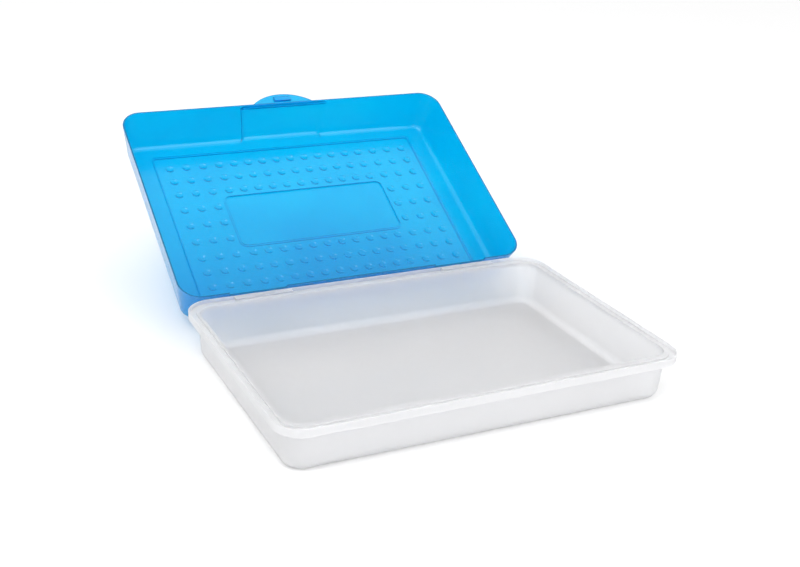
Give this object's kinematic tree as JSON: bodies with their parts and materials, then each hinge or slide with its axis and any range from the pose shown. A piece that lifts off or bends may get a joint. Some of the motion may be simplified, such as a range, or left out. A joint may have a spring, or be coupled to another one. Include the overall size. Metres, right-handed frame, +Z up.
{
  "type": "pencil case",
  "caption": "Rigid hinged-lid pencil case: a frosted clear tray and a translucent blue lid, shown open, for pens, pencils and desk tools.",
  "frame": {"origin": "centre of the tray's underside, on the surface the box stands on", "axes": "+Z up out of the tray, +Y from the front edge with the catch to the hinge, +X along the hinge to the right as seen from the front"},
  "size_m": [0.33, 0.4485, 0.1503],
  "materials": {
    "clear_plastic": "frosted natural polypropylene, satin",
    "blue_plastic": "translucent blue polypropylene, semi-gloss"
  },
  "bodies": {
    "tray": {"tray": "clear_plastic"},
    "lid": {"lid": "blue_plastic"}
  },
  "joints": [
    {"name": "lid_hinge", "type": "hinge", "parent": "tray", "child": "lid", "pos_m": [0, 0.1171, 0.0365], "axis": [1, 0, 0], "range_deg": [0, 151.3]}
  ]
}
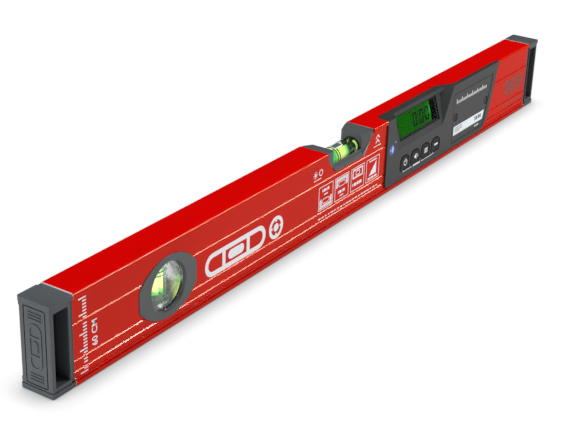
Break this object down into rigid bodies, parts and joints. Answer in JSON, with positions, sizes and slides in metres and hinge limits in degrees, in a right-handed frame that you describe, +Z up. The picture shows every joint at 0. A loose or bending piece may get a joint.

——

Written request | Nothing may be left out: return each entry exactly as it reads.

Exercise answer |
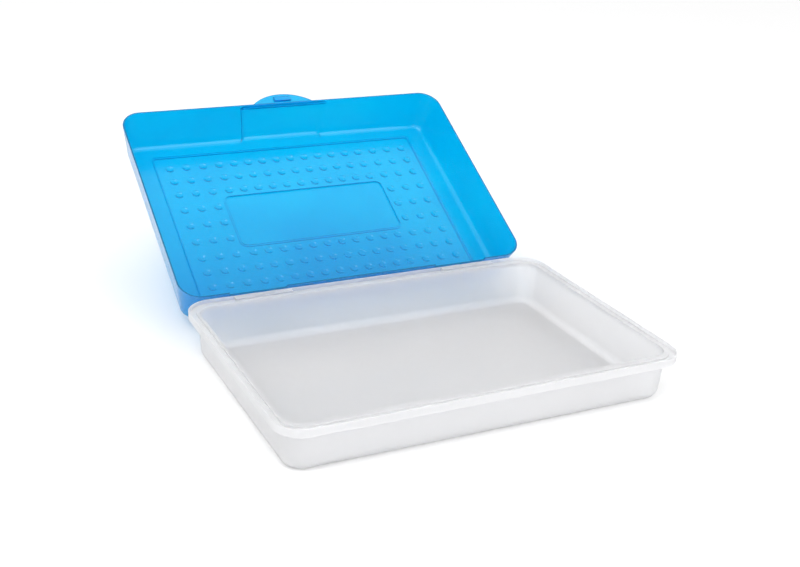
Give this object's kinematic tree as JSON: bodies with their parts and materials, then each hinge or slide with its axis and any range from the pose shown. A piece that lifts off or bends may get a joint. Some of the motion may be simplified, such as a range, or left out. A joint may have a spring, or be coupled to another one. Include the overall size. Metres, right-handed frame, +Z up.
{
  "type": "pencil case",
  "caption": "Rigid hinged-lid pencil case: a frosted clear tray and a translucent blue lid, shown open, for pens, pencils and desk tools.",
  "frame": {"origin": "centre of the tray's underside, on the surface the box stands on", "axes": "+Z up out of the tray, +Y from the front edge with the catch to the hinge, +X along the hinge to the right as seen from the front"},
  "size_m": [0.33, 0.4485, 0.1503],
  "materials": {
    "clear_plastic": "frosted natural polypropylene, satin",
    "blue_plastic": "translucent blue polypropylene, semi-gloss"
  },
  "bodies": {
    "tray": {"tray": "clear_plastic"},
    "lid": {"lid": "blue_plastic"}
  },
  "joints": [
    {"name": "lid_hinge", "type": "hinge", "parent": "tray", "child": "lid", "pos_m": [0, 0.1171, 0.0365], "axis": [1, 0, 0], "range_deg": [0, 151.3]}
  ]
}
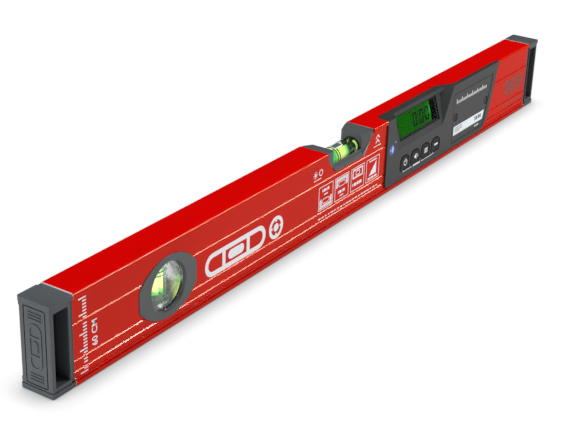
Break this object down into rigid bodies, parts and joints. Answer in JSON, with positions, sizes and slides in metres and hinge limits in degrees, in a right-handed frame that you describe, +Z up. The picture shows every joint at 0. A loose or bending piece may get a joint.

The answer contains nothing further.